A controlled experiment

Alejandro and her colleagues also designed and constructed an experiment under station name TST, which they installed in the underground vault at Albuquerque Seismological Laboratory that stands only a few hundred meters from the borehole station, ANMO. By installing three seismic sensors within 0.2 meters (less than one foot) of one another, along with a microbarograph, they tested whether identically installed seismometers respond similarly in a controlled environment. Unexpectedly, the three sensors show substantial variability from one another, indicating that extremely local tilt effects dominate in areas that can’t hide the tilt signal behind other noise sources.

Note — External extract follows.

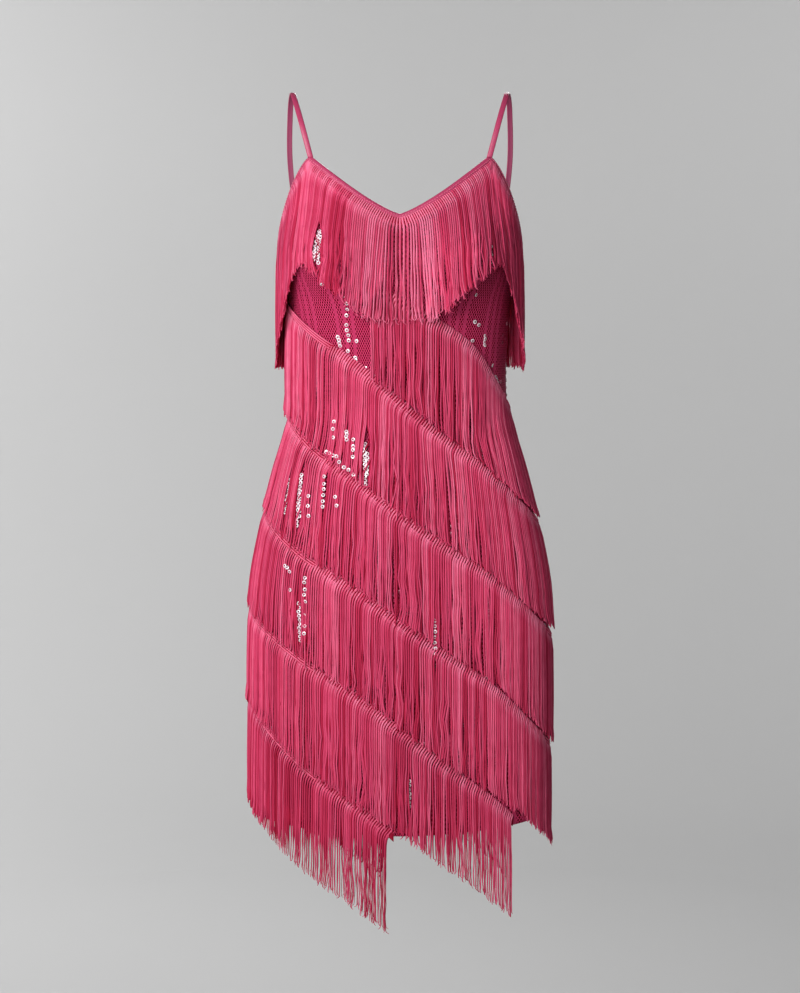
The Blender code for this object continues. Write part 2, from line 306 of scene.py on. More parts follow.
def row_level(row, angle):
    """Top edge of a slanting tape; the back mirrors the front."""
    turn = folded(angle)
    if abs(turn) > 90:
        turn = math.copysign(180 - abs(turn), turn)
    return curve((-90, -45, 0, 45, 90), row[1:6], turn, level_ends=True)


def in_row(row, angle):
    """Whether a row's tape passes this angle."""
    first, last = row[6:8]
    return any(first <= angle + turn <= last for turn in (-360, 0, 360))


def on_binding(angle, up):
    """Level a length up from the low edge of the binding, measured across it."""
    return top_edge(angle) - (BINDING - up) * steepness(top_edge, angle)


def eased(t):
    """Share that starts and ends softly, held to 0 and 1 outside."""
    t = min(max(t, 0.0), 1.0)
    return t * t * (3 - 2 * t)


def spread(first, last, step):
    """Even values from first to last, at most a step apart."""
    count = max(math.ceil(abs(last - first) / step), 1)
    return [first + (last - first) * i / count for i in range(count + 1)]


def distances(points):
    """Distance of each point from the first, along the line through them."""
    steps = (math.dist(a, b) for a, b in zip(points, points[1:]))
    return list(itertools.accumulate(steps, initial=0.0))


# ---------------------------------------------------------------- meshes

def add_piece(name, mesh):
    piece = bpy.data.objects.new(name, mesh)
    bpy.context.scene.collection.objects.link(piece)
    return piece


def grid_mesh(name, columns, marks=None, closed=False):
    """Open sheet through columns of points, each listed upwards, columns running right.

    marks gives each point's place on the flat cloth in metres, as columns of (across, up).
    """
    wide, tall = len(columns), len(columns[0])
    points = [point for column in columns for point in column]
    faces, corners = [], []
    for i in range(wide if closed else wide - 1):
        k = (i + 1) % wide
        for j in range(tall - 1):
            faces.append((i * tall + j, k * tall + j, k * tall + j + 1, i * tall + j + 1))
            if marks:
                corners += [marks[i][j], marks[i + 1][j], marks[i + 1][j + 1], marks[i][j + 1]]
    mesh = bpy.data.meshes.new(name)
    mesh.from_pydata(points, [], faces)
    if marks:
        flat = mesh.uv_layers.new(name="UVMap")
        flat.data.foreach_set("uv", [value for corner in corners for value in corner])
    mesh.shade_smooth()
    return mesh


def cloth_piece(name, columns, marks, thickness, offset, *materials):
    """Piece of cloth through columns of points; a second material paints its wrong side."""
    piece = add_piece(name, grid_mesh(name, columns, marks))
    for material in materials:
        piece.data.materials.append(material)
    wall = piece.modifiers.new("Cloth thickness", "SOLIDIFY")
    wall.thickness, wall.offset, wall.material_offset = thickness, offset, len(materials) - 1
    return piece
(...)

In short, any tilt-related signal could relate to large scale topography, vault geometry or installation details. Using the horizontal component data, Alejandro and her colleagues conclude, requires site-specific corrections. The IRIS Data Management Center hosts data for all stations used in this study, with GSN stations under network code IU, and TST stations under network code GS.

Citation: Alejandro, A. C. B., Ringler, A. T., Wilson, D. C., Anthony, R. E., & Moore, S. V. (2020). Towards understanding relationships between atmospheric pressure variations and long-period horizontal seismic data: a case study. Geophysical Journal International, 223(1), 676-691.

Figure 1. Map of the United States with locations of all seismic stations, including both global seismic network stations and experimental TST stations, used in this study (black diamonds). Extending from each black diamond is a picture that highlights what the seismic station looks like at each location. Each photo is labeled by its station name. TUC - Tucson, Arizona; ANMO - Albuquerque; TST - Albuquerque Seismological Laboratory Undergrad Vault, New Mexico; CCM - Cathedral Cave, Missouri; WCI - Wyandotte Cave, Indiana; and HRV - Adam Dziewonski Observatory (Oak Ridge), Harvard, Massachusetts. Credit: Alejandro et al., 2020.